SECTION 2511.--TRANSFERS IN GENERAL, 26 CFR 25.2511-1: Transfers in general

(Also Sections 2503, 2512; 25.2503-2, 25.2512-1.)

  Death benefit. An employee entered into an employment contract in which the employer agreed to pay a death benefit of twice the annual salary at the time of death to the employee's surviving spouse, but only if the employee was still employed at the time of death.  The death benefit was not funded.  The employee made a gift of a present interest in the quarter in which death occurred-the time when the value of the death benefit became ascertainable-and the gift qualifies for the annual exclusion allowable under section 2503(b) of the Code.

ISSUE

  What are the federal gift tax consequences of an employment contract which provides that, in consideration of future services to be rendered by the employee, the employer agrees to pay, under certain circumstances, the employee's surviving spouse a death benefit equal to twice the employee's annual salary at the date of death?

FACTS

  On June 1, 1972, D, the donor, and X corporation entered into an employment contract whereby, in consideration of future services to be rendered by D to the corporation, the corporation agreed to pay a death benefit to D's surviving spouse if D was employed by the corporation at the date of death.  Under the terms of the agreement, the death benefit was to be equal in amount to twice the annual salary of D at the date of D's death. D had no right to change the beneficiary, nor was any amount payable to D's estate in the event D's spouse predeceased D.  The benefit was not funded in any manner.

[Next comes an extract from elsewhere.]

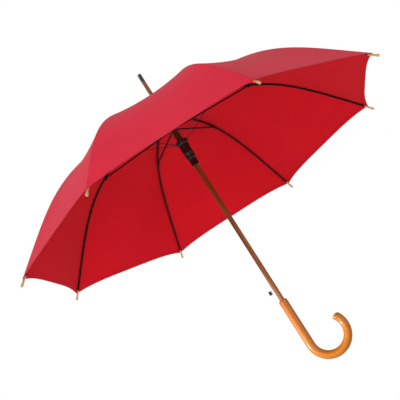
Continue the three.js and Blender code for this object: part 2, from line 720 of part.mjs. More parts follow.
const ribPieces = [
  ['rib_inner', innerRib(), darkSteel],
  ['rib_outer', outerRib(), darkSteel],
  ['rib_tip', ribTip(), tipWood],
  ['stretcher', stretcher(), darkSteel],
  ['link_wire', linkWire(), darkSteel],
];
const panel = canopyPanel();
for (let i = 0; i < RIB_COUNT; i++) {
  const azimuth = FIRST_RIB_AZIMUTH + i * RIB_SPACING;
  for (const [name, geometry, surface] of ribPieces) {
    place(`${name}_${i + 1}`, geometry, surface, azimuth);
  }
  place(`canopy_panel_${i + 1}`, panel, fabric, azimuth + RIB_SPACING / 2);
}

const STRAP_GORE = 2;
place('closure_strap', closureStrap(), fabric, FIRST_RIB_AZIMUTH + (STRAP_GORE + 0.5) * RIB_SPACING);

export default umbrella;
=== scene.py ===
"""Stick umbrella with an automatic runner: fabric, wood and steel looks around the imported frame.

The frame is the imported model's, in metres: +Z up the shaft, the crook towards +X, and the origin on
the shaft's axis at the middle of the grip. Turned profiles and the handle are listed in millimetres.
"""
import json
import math

import bpy
import numpy as np
from mathutils import Matrix, Vector


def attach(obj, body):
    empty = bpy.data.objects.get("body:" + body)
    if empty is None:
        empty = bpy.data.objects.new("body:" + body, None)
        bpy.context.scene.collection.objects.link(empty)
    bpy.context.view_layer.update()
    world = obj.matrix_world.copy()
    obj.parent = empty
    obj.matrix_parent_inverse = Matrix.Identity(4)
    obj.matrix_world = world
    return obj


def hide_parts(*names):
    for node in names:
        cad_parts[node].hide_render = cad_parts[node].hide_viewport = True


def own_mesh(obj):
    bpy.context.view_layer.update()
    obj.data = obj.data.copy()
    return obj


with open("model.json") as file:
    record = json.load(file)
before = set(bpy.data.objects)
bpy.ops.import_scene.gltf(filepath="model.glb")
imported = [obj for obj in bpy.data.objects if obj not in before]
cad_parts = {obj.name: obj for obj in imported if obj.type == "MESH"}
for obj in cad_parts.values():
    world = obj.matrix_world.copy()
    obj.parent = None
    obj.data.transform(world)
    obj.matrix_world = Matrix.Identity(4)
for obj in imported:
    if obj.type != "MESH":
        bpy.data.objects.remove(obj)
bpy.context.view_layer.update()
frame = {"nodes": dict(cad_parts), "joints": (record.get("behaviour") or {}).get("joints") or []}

MM = 0.001
RIB_COUNT = 8
HALF_GORE = math.pi / RIB_COUNT
JOINTS = {joint["name"]: joint for joint in frame["joints"]}

# ---- Camera, floor and light --------------------------------------------------------------

CAMERA_PLACE = Vector((0.2441, -2.0018, -0.1454))
CAMERA_RIGHT = Vector((0.8187, 0.2535, -0.5152))
CAMERA_UP = Vector((0.5579, -0.1388, 0.8183))
CAMERA_LENS_MM = 74.09
FLOOR_Z = -0.55
FLOOR_RADIUS = 2.3


def add_camera():
    camera = bpy.data.objects.new("camera", bpy.data.cameras.new("camera"))
    bpy.context.scene.collection.objects.link(camera)
    camera.data.sensor_width = 36
    camera.data.lens = CAMERA_LENS_MM
    back = CAMERA_RIGHT.cross(CAMERA_UP).normalized()
    right = CAMERA_UP.cross(back).normalized()
    axes = Matrix((right, back.cross(right), back)).transposed().to_4x4()
    camera.matrix_world = Matrix.Translation(CAMERA_PLACE) @ axes
    bpy.context.scene.camera = camera


def add_light(name, data, place, target, power):
    data.energy = power
    light = bpy.data.objects.new(name, data)
    light.location = place
    light.rotation_mode = "QUATERNION"
    light.rotation_quaternion = (Vector(target) - Vector(place)).to_track_quat("-Z", "Y")
    bpy.context.scene.collection.objects.link(light)


def add_area_light(name, place, target, size, power):
    data = bpy.data.lights.new(name, "AREA")
    data.shape = "DISK"
    data.size = size
    add_light(name, data, place, target, power)


def add_spot_light(name, place, target, power, cone):
    data = bpy.data.lights.new(name, "SPOT")
    data.spot_size = cone
    data.spot_blend = 0.7
    data.shadow_soft_size = 0.08
    add_light(name, data, place, target, power)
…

  At D's death in 1978, D was still employed by X, and the death benefit was paid to D's surviving spouse.

LAW AND ANALYSIS

  Section 2511 of the Internal Revenue Code provides that the gift tax shall apply whether the gift is direct or indirect.  Section 25.2511-1(c) of the Gift Tax Regulations provides that all transactions whereby property interests are gratuitously conferred upon another, regardless of the means employed, are subject to the gift tax.

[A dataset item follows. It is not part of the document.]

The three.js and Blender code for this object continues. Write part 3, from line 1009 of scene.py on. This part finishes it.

  Section 2512 of the Code provides that if a gift is made in property, its value at the date of the gift shall be considered the amount of the gift.

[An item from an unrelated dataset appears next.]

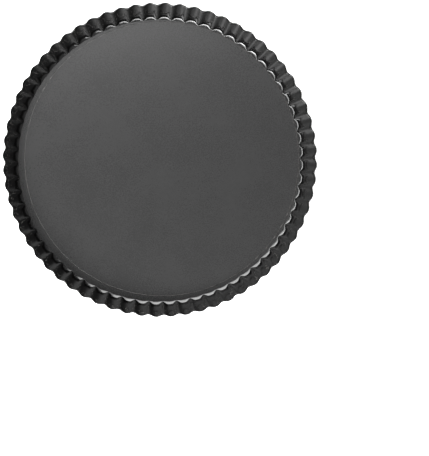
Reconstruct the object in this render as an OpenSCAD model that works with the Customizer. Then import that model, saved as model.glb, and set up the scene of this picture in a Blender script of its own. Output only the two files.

  Section 2503(b) of the Code provides an exclusion of the first $3,000 of gifts (other than gifts of future interests in property) made to any person by the donor during the calendar year.

  Section 25.2503-3 of the regulations provides that 'future interests' is a legal term and includes reversions, remainders, and other interests, whether vested or contingent, which are limited to commerce in use, possession or enjoyment at some future date or time.

  It is well established for purposes of the estate tax that, in an appropriate case, a transfer by an employee can take place if, in consideration of an employee's past and future services, the employer promises to pay a survivor's benefit.  Estate of Bogley v. United States, 514 F.2d 1027 (Ct. Cl. 1975).  The provisions dealing with the estate tax and the gift tax should be interpreted in pari materia.  Sanford v. Commissioner, 308 U.S. 39 (1939), 1939-2 C.B. 340.

  A transfer is complete when the donor has so parted with dominion and control as to leave no power to change its disposition.  Robinette v. Helvering, 318 U.S. 184 (1943), 1943 C.B. 1141. The fact that at the time of the transfer the right to the gift is subject to contingencies does not postpone the effective date of the gift if the transferred interest is susceptible of valuation. Rosenthal v. Commissioner, 205 F.2d 505 (2d Cir. 1953); Rev. Rul. 69-347, 1969-1 C.B. 227.

  In the present case, D made an indirect transfer during D's lifetime, but it was not possible to ascertain the amount of the death benefit payable at the time D and X entered into the contract, or at any other time prior to D's death, because such amount is to be determined by reference to D's annual salary at death.  In addition, payment of this amount is dependent on D's continued employment and marriage at death.

  This situation is analogous to that described in Rev. Rul. 69-346, 1969-1 C.B. 227, where a taxpayer promised to transfer community property to a trust after the death of the taxpayer's spouse.  The revenue ruling concluded that the agreement between

the taxpayer and spouse was enforceable when entered into, but it was not determinable at that time whether the taxpayer had made a gift and, if so, of what value.  Thus, the taxpayer was not considered to have made a taxable gift until the death of the spouse, at which time the amount of the gift first became susceptible of valuation.

  In the present case, as in Rev. Rul. 69-346, there was an inter vivos transfer by D, but the value of the transfer first became ascertainable in the calendar quarter in which D died.  Since the transfer is treated as a completed gift in the calendar quarter in which D died, the gift, not then being limited to commence in use or possession at a future time, was of a present interest rather than a future interest.  Consequently, the annual exclusion provided for in section 2503(b) is allowable with respect to the gift.

HOLDING

  D made a gift of the value of the death benefit passing to D's surviving spouse.  For federal gift tax purposes, the transfer became a completed gift in the calendar quarter in which D died, at which time the amount of the gift first became susceptible of valuation.  Further, the gift qualifies for the annual exclusion allowable under section 2503(b).

  If, in the present case, D had not been employed by X at the time of death, no benefit would have been payable to the surviving spouse.  Under such circumstances, the transferred benefit would have had no value during the calendar quarter in which D died and the transfer would not then or before be subject to the gift tax.

Rev. Rul. 81-31, 1981-1 C.B. 475, 1981-4 I.R.B. 30.